The first respondent’s submissions

  1. The first respondent noted that at the close of the prosecution case, the prosecutor accepted that defence of another had been raised and that the first limb of s 418 had been met in that “in the mind of [the first respondent] at the time, subjectively she has reacted in a way that she thought was appropriate.” Accordingly, “[t]herefore the sole issue in contention between the parties was whether the second limb of s418 had been negatived by the prosecution.”

  2. The first respondent contended that the complainant’s misbehaviour was believed by her to be that “the complainant had removed his penis and was holding it close to another child’s face.” The first respondent noted that no issue was taken that the injury sustained by the complainant amounted to actual bodily harm.

  3. The first respondent accepted that the failure of a judicial officer to give adequate reasons can constitute a question of law alone, and also pointed to the relevant authorities, noting that a preliminary question in the proceedings before this court is whether the issue for determination could properly be characterised in that way. It was contended that, whilst the reasons of the second respondent had obvious shortcoming on their face, the grounds of appeal were so closely related to the facts as to involve questions of mixed fact and law.

The law

  1. In Director of Public Prosecutions (NSW) v Swellings [2022] NSWSC 201, the relevant authorities were discussed by N Adams J at [56] including the following:

“One of the grounds of appeal in JP concerned an assertion of inadequate reasons on the question of the tender of a document. That ground was dismissed but in doing so Beech-Jones J observed the following at [65]:

‘A failure to provide adequate reasons can constitute an error of law (Campbelltown City Council v Vegan [2006] NSWCA 284; 67 NSWLR 372 at [131]). A complaint that a judicial officer did not provide adequate reasons could involve a question of law alone if a question is posed in terms that are unrelated to the circumstances of the particular case, but pose a question as to the content of that obligation of the officer to address a particular matter. A complaint of this kind was upheld in Shepherd v Nestoriadis [2015] NSWSC 348. However, as discussed below in [72], if the complaint concerns a matter of fact then on an appeal restricted to a question of law the obligation to provide reasons is of very limited content (Soulemezis v Dudley (Holdings) Pty Ltd (1987) 10 NSWLR 247 at 281-282; Soulemezis).’”

  1. Further, as stated in Shepherd v Nestoriadis [2015] NSWSC 348 at [36]-[40] (Beech-Jones J):

“Ground three of the appeal contends that her Honour failed to give proper reasons for finding that the forensic procedure was justified in all the circumstances. The parties did not dispute the proposition that her Honour had a duty to provide reasons for allowing the defendant’s application much less the content of that duty. The relevant principles can be briefly stated, although at the outset it needs to be noted that they accommodate the circumstances applicable to magistrates noted earlier and, the fact that in some cases a determination of whether a judicial officer made a particular finding or accepted or rejected a particular submission may be implicit from either the structure of the judgment or its terms when viewed in light of what was truly in contest between the parties.
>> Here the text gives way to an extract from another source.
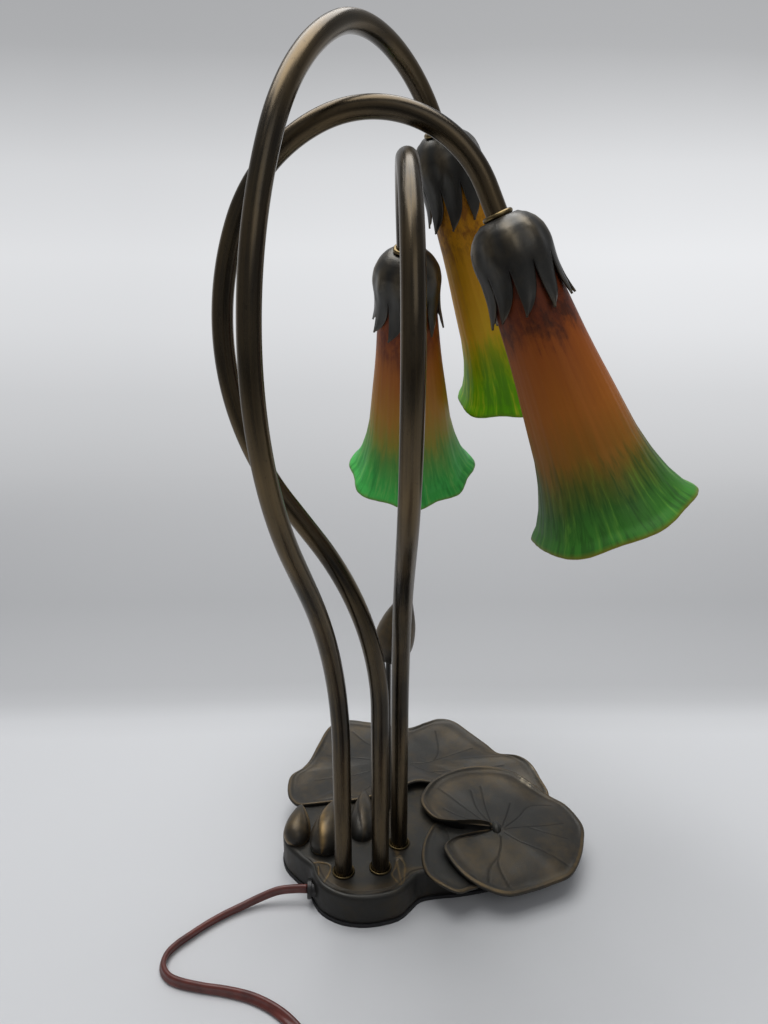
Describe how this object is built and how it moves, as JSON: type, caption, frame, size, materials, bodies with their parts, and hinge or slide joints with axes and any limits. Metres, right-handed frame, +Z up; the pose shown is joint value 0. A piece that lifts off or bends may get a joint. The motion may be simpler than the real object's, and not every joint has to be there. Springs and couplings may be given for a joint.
{
  "type": "table lamp",
  "caption": "Table lamp with three tall hooked stems that carry hanging lily-shaped art glass shades, on a cast base of overlapping lily pads with a bud.",
  "frame": {"origin": "on the underside of the base, just below the foot of the middle stem", "axes": "+Z up along the stems, +X towards the front right shade, +Y towards the back of the base"},
  "size_m": [0.2517, 0.3644, 0.4345],
  "materials": {
    "cast_bronze": "antique bronze finish on a metal casting, rubbed at its edges",
    "stem_bronze": "antique bronze finish, brushed",
    "calyx_bronze": "dark bronze grey, satin",
    "brushed_brass": "antique brass",
    "zinc_steel": "zinc plated",
    "black_foam": "matte foam sheet",
    "black_plastic": "moulded",
    "yellow_plastic": "moulded",
    "brown_vinyl": "flat twin vinyl cord",
    "brown_plastic": "moulded",
    "lead_insulation": "vinyl",
    "phenolic": "phenolic moulding",
    "plain_brass": "bright",
    "art_glass": "art glass, amber to deep green, satin with a sheen",
    "back_glass": "art glass, amber to bright green, satin with a sheen",
    "bulb_glass": "frosted"
  },
  "bodies": {
    "lamp": {"base_casting": "cast_bronze", "bottom_plate": "zinc_steel", "foam_pad": "black_foam", "bottom_screws": "zinc_steel", "cord_bushing": "black_plastic", "foot_collars": "brushed_brass", "foot_washers": "zinc_steel", "foot_nuts": "zinc_steel", "wire_connectors": "yellow_plastic", "inner_cord": "brown_vinyl", "bud_rod": "stem_bronze", "closed_bud": "cast_bronze", "left_stem": "stem_bronze", "middle_stem": "stem_bronze", "right_stem": "stem_bronze", "left_lead": "lead_insulation", "middle_lead": "lead_insulation", "right_lead": "lead_insulation", "left_tip_ring": "brushed_brass", "middle_tip_ring": "brushed_brass", "right_tip_ring": "brushed_brass", "left_calyx": "calyx_bronze", "middle_calyx": "calyx_bronze", "right_calyx": "calyx_bronze", "left_locknut": "zinc_steel", "middle_locknut": "zinc_steel", "right_locknut": "zinc_steel", "left_socket": "phenolic", "middle_socket": "phenolic", "right_socket": "phenolic", "left_screw_shell": "plain_brass", "middle_screw_shell": "plain_brass", "right_screw_shell": "plain_brass", "left_contact": "plain_brass", "middle_contact": "plain_brass", "right_contact": "plain_brass", "cord_to_switch": "brown_vinyl", "cord_to_coil": "brown_vinyl", "cord_coil": "brown_vinyl", "cord_to_plug": "brown_vinyl", "cord_tie": "black_plastic", "switch_bottom": "brown_plastic", "switch_top": "brown_plastic", "switch_contacts": "plain_brass", "switch_screws": "zinc_steel", "plug_body": "brown_plastic", "plug_blades": "plain_brass"},
    "left_glass_shade": {"left_shade": "back_glass"},
    "left_ring": {"left_shade_ring": "phenolic"},
    "left_bulb": {"left_bulb_cap": "plain_brass", "left_bulb_glass": "bulb_glass"},
    "middle_glass_shade": {"middle_shade": "art_glass"},
    "middle_ring": {"middle_shade_ring": "phenolic"},
    "middle_bulb": {"middle_bulb_cap": "plain_brass", "middle_bulb_glass": "bulb_glass"},
    "right_glass_shade": {"right_shade": "art_glass"},
    "right_ring": {"right_shade_ring": "phenolic"},
    "right_bulb": {"right_bulb_cap": "plain_brass", "right_bulb_glass": "bulb_glass"},
    "thumb_wheel": {"switch_wheel": "black_plastic"}
  },
  "joints": [
    {"name": "left_shade_turn", "type": "hinge", "parent": "lamp", "child": "left_glass_shade", "pos_m": [0.03064, 0.06779, 0.38387], "axis": [0.3766, 0.2815, -0.8826], "continuous": true},
    {"name": "left_ring_turn", "type": "hinge", "parent": "lamp", "child": "left_ring", "pos_m": [0.03238, 0.06908, 0.37981], "axis": [0.3766, 0.2815, -0.8826], "range_deg": [0, 1080]},
    {"name": "left_bulb_turn", "type": "hinge", "parent": "lamp", "child": "left_bulb", "pos_m": [0.03742, 0.07286, 0.36799], "axis": [0.3766, 0.2815, -0.8826], "range_deg": [0, 1440]},
    {"name": "middle_shade_turn", "type": "hinge", "parent": "lamp", "child": "middle_glass_shade", "pos_m": [0.05287, -0.00288, 0.34076], "axis": [0.4062, -0.0213, -0.9135], "continuous": true},
    {"name": "middle_ring_turn", "type": "hinge", "parent": "lamp", "child": "middle_ring", "pos_m": [0.05474, -0.00297, 0.33656], "axis": [0.4062, -0.0213, -0.9135], "range_deg": [0, 1080]},
    {"name": "middle_bulb_turn", "type": "hinge", "parent": "lamp", "child": "middle_bulb", "pos_m": [0.06018, -0.00326, 0.32432], "axis": [0.4062, -0.0213, -0.9135], "range_deg": [0, 1440]},
    {"name": "right_shade_turn", "type": "hinge", "parent": "lamp", "child": "right_glass_shade", "pos_m": [0.0114, 0.05761, 0.32982], "axis": [0.04, 0.47, -0.8818], "continuous": true},
    {"name": "right_ring_turn", "type": "hinge", "parent": "lamp", "child": "right_ring", "pos_m": [0.01158, 0.05977, 0.32577], "axis": [0.04, 0.47, -0.8818], "range_deg": [0, 1080]},
    {"name": "right_bulb_turn", "type": "hinge", "parent": "lamp", "child": "right_bulb", "pos_m": [0.01212, 0.06607, 0.31395], "axis": [0.04, 0.47, -0.8818], "range_deg": [0, 1440]},
    {"name": "thumb_wheel_turn", "type": "hinge", "parent": "lamp", "child": "thumb_wheel", "pos_m": [0.028, -0.113, 0.0075], "axis": [0, 0, 1], "continuous": true}
  ]
}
In Stoker v Adecco Gemvale Constructions Pty Limited [2004] NSWCA 449 at [41] Santow JA observed:

‘It is clear that the duty to give reasons is a necessary incident of the judicial process. Without adequate reasons, justice has not been seen to be done, so that failure to give adequate reasons may be an error of law: Pettit v Dunkley [1971] 1 NSWLR 376; Soulemezis v Dudley (Holdings) Pty Ltd (1987) 10 NSWLR 247 at 278–9 per McHugh JA, Mifsud v Campbell (1991) 21 NSWLR 725; Beale v Government Insurance Office of New South Wales (1997) 48 NSWLR 430. But the duty does not require the trial judge to spell out in minute detail every step in the reasoning process or refer to every single piece of evidence. It is sufficient if the reasons adequately reveal the basis of the decision, expressing the specific findings that are critical to the determination of the proceedings.’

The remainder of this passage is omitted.